Frozenheim is a great game that has already entertained me very well and will probably continue to do so for a while. So far, few games have managed to reignite that building fire in me like this. I enjoy sitting and tinkering with my settlement, measuring out spheres of influence, adjusting resource production to consumption and, thanks to this insanely beautiful graphics, watching the Northmen and Northwomen at work.

But just when I really want to sink into the game, I notice the rough edges. Why can”t I control the distribution of goods? Why does dissatisfaction have no noticeable consequences? Why can I level up my main house so much when the construction part is always pushed into the background in the course of a game anyway? And why are opponents constantly bugging me and keeping me from settling?

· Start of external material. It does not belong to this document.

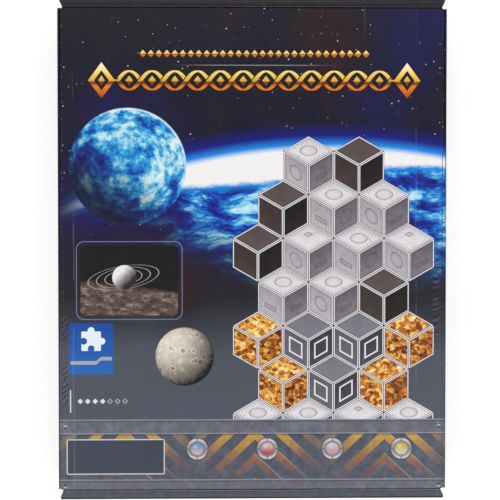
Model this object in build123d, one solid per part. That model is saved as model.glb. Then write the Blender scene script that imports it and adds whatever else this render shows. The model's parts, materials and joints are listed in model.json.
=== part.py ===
from build123d import *
import math
import os

# A printed straight-tuck-end carton, lying on its back panel. Sizes are in millimetres.
# X runs across the print, Y up the print and Z out of the front panel. The origin is the
# middle of the back panel's outer face.

# Carton
box_width = 240.0  # outside, from side panel to side panel
box_height = 300.0  # between the outer faces of the two end creases of the back panel
box_depth = 50.0  # outside, from back panel to front panel
board = 1.6  # fine-fluted board with its printed face sheet
inside_fold = 0.8  # inner radius of a folded crease
crease_gap = 0.3  # what a flap's rolled crease keeps from the panel that carries it

# Front panel's cut ends
front_inset = 0.4  # cut edge, back from the crease line
cut_bevel = 0.5  # crushed edge that the cutting rule leaves
corner_run = 2.5  # nick at each corner of the cut edge, along X

# Glued seam
glue_width = 27.0
glue_taper = 14.0  # how far each end of the glue flap slopes back, along Y
glue_setback = 7.0  # end of the glue flap, back from the crease line
seam_lift = 0.6  # raw edge of the left side panel above the back panel's outer face

# Closures
closure_lean = 6.5  # degrees that a closed end stands out past upright
closure_side_gap = 1.2  # how much narrower than the sleeve, each side
closure_nick = 3.0  # corner relief beside the hinge crease
tuck_gap = 0.3  # between the tuck flap and the inside of the front panel
tuck_length = 19.0  # from the closure's mid-plane to the tip, along the bent flap
tuck_shoulder_in = 1.9  # how far each side steps in beside the tuck crease
tuck_shoulder_run = 3.9
tuck_taper = 3.0  # how much each side closes in from the shoulder to the tip
tuck_corner = 8.0

# Dust flaps
dust_length = 50.0  # from the hinge axis to the free edge
dust_foot_gap = 1.6  # between the lower edge at the hinge and the inside of the back panel
dust_tuck_gap = 1.0  # between the upper edge at the hinge and the inside of the tuck flap
dust_swing_gap = 1.1  # what the lower edge keeps from the closure as both swing open
dust_turn = 0.5  # how far a dust flap turns for each degree that its closure opens
dust_slant = 45.0  # degrees, of the shoulder on the closure's hinge side
dust_top_fall = 1.6  # how much the upper edge drops towards the free edge
dust_corner_low = 7.0
dust_corner_high = 4.0

# Worked out from the sizes above
half_width = box_width / 2
half_height = box_height / 2
half_board = board / 2
fold_radius = inside_fold + board
panel_setback = board + crease_gap  # ends of the back and side panels, back from the crease line
closure_axis_y = half_height - half_board
closure_axis_z = half_board
closure_half = half_width - closure_side_gap
tuck_radius = box_depth - board - tuck_gap - closure_axis_z  # outside of the tuck's bend
tuck_inside = tuck_radius - board
tuck_start = fold_radius - half_board
dust_axis_x = half_width - half_board
dust_axis_y = half_height - panel_setback - half_board
dust_low = board + dust_foot_gap
dust_high = closure_axis_z + math.sqrt(tuck_inside**2 - (panel_setback - half_board) ** 2) - dust_tuck_gap
notch_setback = half_height - dust_axis_y + half_board + crease_gap

# The free edge of an opening dust flap reaches outwards by its length times the sine of its
# turn, and the closure stands clear of it only above this height.
swing = [math.radians(degree) for degree in range(1, 86)]
lean = math.radians(closure_lean)
dust_shoulder = dust_swing_gap + dust_length * max(
    math.sin(dust_turn * angle) / math.tan(angle + lean) for angle in swing
)

ends = [("top", 1), ("bottom", -1)]  # name, side of the origin along Y
sides = [("left", -1), ("right", 1)]  # name, side of the origin along X


def block(x_range, y_range, z_range):
    """A box from its lowest and highest X, Y and Z."""
    sizes = [high - low for low, high in (x_range, y_range, z_range)]
    middles = [(low + high) / 2 for low, high in (x_range, y_range, z_range)]
    return Pos(*middles) * Box(*sizes)


def tube_section(left, right):
    """The sleeve's wall in section: a rounded ring between two side faces."""
    middle = Pos((left + right) / 2, box_depth / 2)
    outer = RectangleRounded(right - left, box_depth, fold_radius)
    inner = RectangleRounded(right - left - 2 * board, box_depth - 2 * board, inside_fold)
    return middle * (outer - inner)


def strip(x_range, z_range):
    """A flat rectangle in the sleeve's section."""
    middle = Pos(sum(x_range) / 2, sum(z_range) / 2)
    return middle * Rectangle(x_range[1] - x_range[0], z_range[1] - z_range[0])


def along_sleeve(section, setback):
    """A section of the sleeve run along Y, ending short of the crease line at both ends."""
    return extrude(Plane.XZ * section, half_height - setback, both=True)


def both_ends(shape):
    """A shape at the top end and its mirror image at the bottom end."""
    return shape + mirror(shape, about=Plane.XZ)


def make_front_panel():
    flat = half_width - fold_radius
    panel = along_sleeve(strip((-flat, flat), (box_depth - board, box_depth)), front_inset)
    cut_edges = panel.edges().filter_by(Axis.X).group_by(Axis.Z)[-1]
    panel = chamfer(cut_edges, cut_bevel)
    end = half_height - front_inset
    nick = make_face(Polyline(
        (flat - corner_run, end),
        (flat, half_height - panel_setback),
        (flat, end),
        close=True,
    ))
    nick = Pos(0, 0, box_depth - board) * extrude(nick, board)
    nicks = nick + mirror(nick, about=Plane.YZ)
    return panel - both_ends(nicks)


def make_back_panel():
    flat = (-half_width + board + fold_radius, half_width - fold_radius)
    return along_sleeve(strip(flat, (0, board)), panel_setback)


def dust_notch(side):
    """Room for the rolled creases of one side panel's two dust flaps."""
    across = sorted((side * (half_width + board), side * (half_width - 2 * board)))
    notch = block(
        across,
        (half_height - notch_setback, half_height),
        (dust_low - crease_gap, dust_high + crease_gap),
    )
    return both_ends(notch)


def make_right_side_panel():
    wall = tube_section(-half_width, half_width)
    reach = strip((half_width - fold_radius, half_width), (0, box_depth))
    return along_sleeve(wall & reach, panel_setback) - dust_notch(1)


def make_left_side_panel():
    """Folded over from the front panel and glued on the flap, so its lower edge is a raw cut."""
    wall = tube_section(-half_width, half_width)
    reach = strip((-half_width, -half_width + fold_radius), (box_depth / 2, box_depth))
    lower = strip((-half_width, -half_width + board), (seam_lift, box_depth / 2))
    return along_sleeve((wall & reach) + lower, panel_setback) - dust_notch(-1)


def make_glue_flap():
    """Folded up from the back panel, against the inside of the left side panel."""
    left = -half_width + board
    wall = tube_section(left, half_width)
    reach = strip((left, left + fold_radius), (0, glue_width))
    flap = along_sleeve(wall & reach, panel_setback)
    end = half_height - panel_setback
    slope = make_face(Polyline(
        (end, fold_radius),
        (half_height - glue_setback, fold_radius),
        (half_height - glue_setback - glue_taper, glue_width),
        (end, glue_width),
        close=True,
    ))
    slope = Pos(left, 0, 0) * extrude(Plane.YZ * slope, fold_radius)
    return flap - both_ends(slope)


# Closure and tuck flap are drawn upright about their hinge axis: Y outwards, Z up.
tuck_start_outer = math.sqrt(tuck_radius**2 - tuck_start**2)
tuck_start_inner = math.sqrt(tuck_inside**2 - tuck_start**2)
fold_height = tuck_start_outer - fold_radius
tuck_angle = tuck_length / tuck_radius


def make_closure_panel():
    """An upright board with a rolled hinge crease below and the tuck's fold above."""
    turn = math.sqrt(0.5)
    fold_y = half_board - fold_radius
    outline = Polyline((fold_y, tuck_start_outer), (fold_y, tuck_start_outer - board))
    outline += ThreePointArc(
        (fold_y, tuck_start_outer - board),
        (fold_y + inside_fold * turn, fold_height + inside_fold * turn),
        (-half_board, fold_height),
    )
    outline += Line((-half_board, fold_height), (-half_board, 0))
    outline += ThreePointArc((-half_board, 0), (0, -half_board), (half_board, 0))
    outline += Line((half_board, 0), (half_board, fold_height))
    outline += ThreePointArc(
        (half_board, fold_height),
        (fold_y + fold_radius * turn, fold_height + fold_radius * turn),
        (fold_y, tuck_start_outer),
    )
    panel = extrude(Plane.YZ * make_face(outline), closure_half, both=True)
    hinge_relief = make_face(Polyline(
        (closure_half - closure_side_gap, -board),
        (closure_half, closure_nick),
        (closure_half, -board),
        close=True,
    ))
    relief = extrude(Plane.XZ * hinge_relief, board, both=True)
    return panel - relief - mirror(relief, about=Plane.YZ)


def make_tuck_flap():
    """A board bent round the hinge axis, so that it slides out with an even gap."""
    def point(radius, angle):
        return (-radius * math.sin(angle), radius * math.cos(angle))

    outer_from = math.asin(tuck_start / tuck_radius)
    inner_from = math.asin(tuck_start / tuck_inside)
    outline = Line((-tuck_start, tuck_start_inner), (-tuck_start, tuck_start_outer))
    outline += ThreePointArc(
        (-tuck_start, tuck_start_outer),
        point(tuck_radius, (outer_from + tuck_angle) / 2),
        point(tuck_radius, tuck_angle),
    )
    outline += Line(point(tuck_radius, tuck_angle), point(tuck_inside, tuck_angle))
    outline += ThreePointArc(
        point(tuck_inside, tuck_angle),
        point(tuck_inside, (inner_from + tuck_angle) / 2),
        (-tuck_start, tuck_start_inner),
    )
    flap = extrude(Plane.YZ * make_face(outline), closure_half, both=True)
    tip_y = -tuck_radius * math.sin(tuck_angle)
    shoulder_y = -tuck_start - tuck_shoulder_run
    shoulder_x = closure_half - tuck_shoulder_in
    plan = make_face(Polyline(
        (-closure_half, 0),
        (-closure_half, -tuck_start),
        (-shoulder_x, shoulder_y),
        (-shoulder_x + tuck_taper, tip_y),
        (shoulder_x - tuck_taper, tip_y),
        (shoulder_x, shoulder_y),
        (closure_half, -tuck_start),
        (closure_half, 0),
        close=True,
    ))
    plan = fillet(plan.vertices().group_by(Axis.Y)[0], tuck_corner)
    return flap & extrude(plan, box_depth)


def closed_end(shape, side):
    """Leans an upright closure shape out and sets it on the hinge of the top or bottom end."""
    leaning = Pos(0, closure_axis_y, closure_axis_z) * Rot(-closure_lean, 0, 0) * shape
    return leaning if side > 0 else mirror(leaning, about=Plane.XZ)


def make_dust_flap():
    """The top right flap: rolled at its hinge, with a slanted shoulder on the closure's hinge side."""
    slant_run = (dust_shoulder - dust_low) / math.tan(math.radians(dust_slant))
    root = half_board
    outline = make_face(Polyline(
        (-root, dust_low),
        (root, dust_low),
        (root + slant_run, dust_shoulder),
        (dust_length, dust_shoulder),
        (dust_length, dust_high - dust_top_fall),
        (root, dust_high),
        (-root, dust_high),
        close=True,
    ))
    free = outline.vertices().group_by(Axis.X)[-1].sort_by(Axis.Y)
    outline = fillet(free[0], dust_corner_low)
    free = outline.vertices().filter_by_position(Axis.X, dust_length - 0.01, dust_length + 0.01)
    outline = fillet(free.sort_by(Axis.Y)[-1], dust_corner_high)
    flap = extrude(Plane.XZ * outline, half_board, both=True)
    leaf = block((0, dust_length), (-half_board, half_board), (dust_low, dust_high))
    roll = Pos(0, 0, dust_low) * extrude(Circle(half_board), dust_high - dust_low)
    flap = flap & (leaf + roll)
    return Pos(dust_axis_x, dust_axis_y, 0) * mirror(flap, about=Plane.YZ)


pieces = {
    "front_panel": make_front_panel(),
    "back_panel": make_back_panel(),
    "left_side_panel": make_left_side_panel(),
    "right_side_panel": make_right_side_panel(),
    "glue_flap": make_glue_flap(),
}
closure_panel = make_closure_panel()
tuck_flap = make_tuck_flap()
dust_flap = make_dust_flap()
for end_name, end_side in ends:
    pieces[f"{end_name}_closure_panel"] = closed_end(closure_panel, end_side)
    pieces[f"{end_name}_tuck_flap"] = closed_end(tuck_flap, end_side)
    for side_name, side in sides:
        flap = dust_flap if side > 0 else mirror(dust_flap, about=Plane.YZ)
        flap = flap if end_side > 0 else mirror(flap, about=Plane.XZ)
        pieces[f"{end_name}_{side_name}_dust_flap"] = flap

os.makedirs("parts", exist_ok=True)
for name, piece in pieces.items():
    export_step(piece, f"parts/{name}.step")
print(len(pieces), "pieces written")
print("closure axis", closure_axis_y, closure_axis_z, "dust axis", dust_axis_x, dust_axis_y)
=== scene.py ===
import json
import math

import bmesh
import bpy
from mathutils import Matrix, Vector


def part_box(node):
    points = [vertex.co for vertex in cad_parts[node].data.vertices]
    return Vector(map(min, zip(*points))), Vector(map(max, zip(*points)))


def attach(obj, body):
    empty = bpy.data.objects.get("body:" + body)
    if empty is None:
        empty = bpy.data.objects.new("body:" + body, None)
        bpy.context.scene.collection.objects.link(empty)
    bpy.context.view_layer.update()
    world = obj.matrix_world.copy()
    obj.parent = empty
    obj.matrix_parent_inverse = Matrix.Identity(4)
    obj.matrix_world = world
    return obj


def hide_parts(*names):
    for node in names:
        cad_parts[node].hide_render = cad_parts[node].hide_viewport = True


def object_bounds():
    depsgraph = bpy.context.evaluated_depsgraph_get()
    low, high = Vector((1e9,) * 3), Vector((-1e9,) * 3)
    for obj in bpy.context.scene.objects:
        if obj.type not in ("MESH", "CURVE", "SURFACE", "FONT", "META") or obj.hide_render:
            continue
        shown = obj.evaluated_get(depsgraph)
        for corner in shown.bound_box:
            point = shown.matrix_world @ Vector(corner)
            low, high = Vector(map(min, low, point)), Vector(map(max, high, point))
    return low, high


# A printed tuck-end carton of fine-fluted board, lying on its back panel.
# Sizes here are in millimetres, along the frame's axes: X across the print, Y up it, Z out of it.
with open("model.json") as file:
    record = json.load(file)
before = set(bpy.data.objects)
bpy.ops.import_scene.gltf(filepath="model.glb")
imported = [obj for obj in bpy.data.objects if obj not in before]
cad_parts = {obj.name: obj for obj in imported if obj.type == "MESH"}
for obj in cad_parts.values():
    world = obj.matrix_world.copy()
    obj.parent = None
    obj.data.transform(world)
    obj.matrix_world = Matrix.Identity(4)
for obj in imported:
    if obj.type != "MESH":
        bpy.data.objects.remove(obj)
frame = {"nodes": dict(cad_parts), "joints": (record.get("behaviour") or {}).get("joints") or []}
cadLow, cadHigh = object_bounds()
mm = 0.001


def sizeOf(node):
    low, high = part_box(node)
    return low / mm, high / mm


frontLow, frontHigh = sizeOf("front_panel")
closureHigh = sizeOf("top_closure_panel")[1]
halfWidth = sizeOf("right_side_panel")[1].x
depth = frontHigh.z
board = depth - frontLow.z
cutEnd = frontHigh.y  # the front panel's cut ends
foldLine = frontHigh.x  # where the flat front panel meets its rounded long edges
foldRadius = halfWidth - foldLine
joints = {joint["name"]: joint for joint in frame["joints"]}
ends = {"top": 1, "bottom": -1}  # side of the origin along Y
sides = {"left": -1, "right": 1}  # side of the origin along X


# Node trees

def operation(name, swapped=False):
    def apply(self, other):
        return self.graph.math(name, *((other, self) if swapped else (self, other)))
    return apply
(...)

Okay, because the game also wants to be a real-time strategy game. That”s not wrong, and it would be a bit monotonous without the battles and the goals associated with them. But even in the combat part I often stumble across inconsistencies: Why can I choose between several clans with various bonuses if it doesn”t matter in the end anyway? Why should I upgrade and develop units when I can already make a big splash with a handful of the starting units? Why should I build up units at all if I can simply work through the objectives and waypoints in the campaign? In this respect, there is simply too little interplay.

Frozenheim shows very interesting approaches – and it is very disappointing to see that these approaches simply end as soon as they become exciting for the player. So the only conclusion that remains is that Frozenheim is a good game with first-class visuals and what for me is a unique interpretation of the setting. But the developers” claim to create a “city-building simulation with sophisticated management gameplay and real-time strategy battles” has failed in the final analysis.